Rangkaian ritual tapa bisu dimulai dengan lantunan tembang macapat yang dibawakan oleh para Abdi Dalem di Bangsal Srimanganti, Keraton Yogyakarta. Dalam lirik kidung yang terkandung dalam tembang macapat tersebut, terdapat doa dan harapan yang dipanjatkan. Ritual ini berlangsung mulai tengah malam hingga dini hari, dimulai dengan bunyi lonceng Kyai Brajanala yang terletak di regol Keben, yang dibunyikan sebanyak 12 kali. Setelah itu, para Abdi Dalem yang turut serta dalam tirakat akan memulai perjalanan mengelilingi benteng Keraton Yogyakarta. Rute perjalanan ritual ini dimulai dari Bangsal Pancaniti, kemudian melewati Jalan Rotowijayan, Jalan Kauman, Jalan Agus Salim, Jalan Wahid Hasyim, Suryowijayan, Pojok Benteng Kulon, MT Haryono, Pojok Benteng Wetan, Jalan Brigjen Katamso, Jalan Ibu Ruswo, dan berakhir di Alun-Alun Utara Yogyakarta. Perjalanan ini dilakukan dengan penuh kesungguhan dan keheningan sebagai bagian dari penghayatan spiritual dalam menyambut malam 1 Suro.
Setiap kelompok dalam ritual tapa bisu diatur sedemikian rupa, sesuai dengan makna dan simbolisme yang terkandung dalam tradisi tersebut. Sebagai contoh, rombongan yang berada di bagian terdepan terdiri dari para Abdi Dalem yang mengenakan pakaian tradisional Jawa tanpa mengenakan keris atau alas kaki. Mereka juga membawa bendera Indonesia serta panji-panji Keraton Yogyakarta. Setiap panji yang dibawa melambangkan para Abdi Dalem yang berasal dari lima kabupaten di Provinsi Daerah Istimewa Yogyakarta, yakni Sleman, Bantul, Kulonprogo, Gunungkidul, dan Kota Yogyakarta. Di belakang para Abdi Dalem, warga masyarakat dan wisatawan turut serta mengikuti rangkaian acara ini. Namun, mereka diwajibkan untuk menjaga kesunyian dan tidak diperkenankan berbicara, makan, minum, ataupun merokok selama ritual berlangsung. Keheningan ini memiliki makna yang dalam, yaitu sebagai simbol evaluasi diri serta perasaan prihatin terhadap segala perbuatan yang telah dilakukan sepanjang tahun sebelumnya. Selain itu, ritual ini juga merupakan bentuk ungkapan rasa syukur atas berkat yang diterima sepanjang tahun.

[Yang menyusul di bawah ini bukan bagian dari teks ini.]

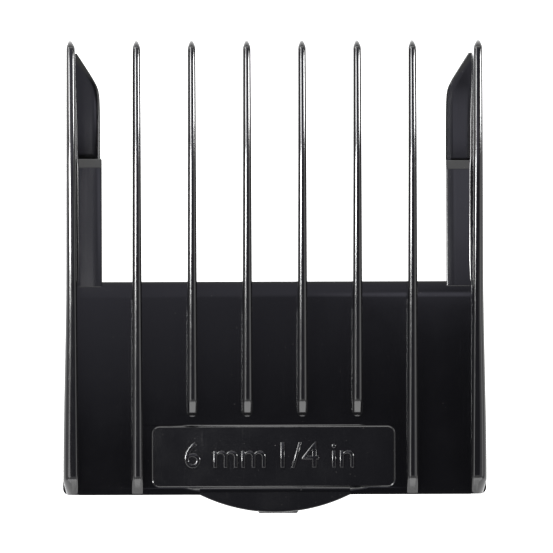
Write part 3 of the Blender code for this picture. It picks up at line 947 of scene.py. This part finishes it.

Tradisi Topo Bisu di Yogyakarta merupakan sebuah contoh yang mencerminkan betapa kuatnya daya tahan budaya lokal dalam menghadapi perkembangan zaman. Ritual ini, yang dilaksanakan pada malam Tahun Baru Islam, tidak hanya sekadar menjadi momen perayaan, tetapi juga memiliki makna yang lebih dalam sebagai ajang refleksi diri bagi setiap individu. Dalam prosesnya, masyarakat melakukan kontemplasi untuk merenungkan perjalanan hidup, mengevaluasi diri, serta memperbaiki niat dan tekad dalam menghadapi tahun yang baru. Melalui cara ini, Topo Bisu menjadi sebuah tradisi yang tidak hanya menjaga nilai-nilai agama dan budaya, tetapi juga menumbuhkan kesadaran spiritual yang mendalam di kalangan masyarakat. Oleh karena itu, keberadaan dan pelaksanaan ritual ini sangat penting untuk dilestarikan, sebagai bagian dari upaya menjaga identitas budaya lokal yang tidak hanya relevan di masa kini, tetapi juga memiliki potensi untuk terus berkembang dan diteruskan oleh generasi mendatang. Sebagai warisan budaya yang sarat dengan nilai-nilai luhur, Topo Bisu dapat menjadi sarana untuk mempererat rasa kebersamaan, memperdalam pemahaman spiritual, serta menjaga keharmonisan dalam masyarakat.